The most aggressive voter push, though, is likely to come from unions as well as from immigrant and community groups whose tax status requires them to be nonpartisan. After the spring rallies, many of those groups organized as the We Are America Alliance to deliver on the million-new-voters pledge, which they predict will cost up to $18 million.

So far, the alliance is putting together plans and starting to raise money, it says. With one of its first grants, it set up a text-messaging project that will help it spur immigrants through the citizenship and registration process. During a recent trial, the alliance says it sent text messages to 1,100 people asking if they were eligible to vote, got back 120 responses and is now forwarding them registration forms.

Other groups have launched "citizen workshops" to help immigrants process their paperwork and "democracy schools" to tutor them for the citizenship test. The Coalition for Humane Immigrant Rights of Los Angeles says 2,500 people showed up for a naturalization workshop in July.

The Arizona Coalition says 60 people showed up for a recent seminar titled "How a bill becomes a law." Forty of them said they had taken part in spring immigration marches.

But it is far from clear that the spring rallies have yet had much effect on increasing citizenship and voter registration.

The Citizenship and Immigration Service says citizenship applications hit 120,000 in both May and June, but slumped to 98,000 in July, fewer than the same month a year earlier but up from two years ago.

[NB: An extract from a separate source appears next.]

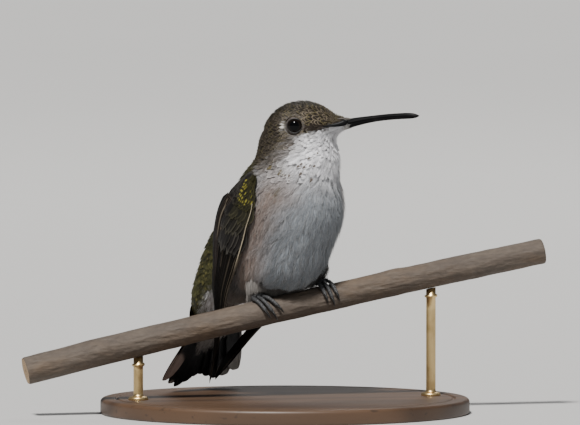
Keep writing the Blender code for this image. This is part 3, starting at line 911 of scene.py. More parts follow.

Voter registration is generally done by counties or cities, which don't ask about race or ethnicity, and isn't tabulated nationally until well after each election. In a spot survey, the Associated Press found registrations are up in most cities compared with 2005 -- which is to be expected because of the coming elections. But they are lower than in 2004 -- which also is to be expected because of that year's close presidential race.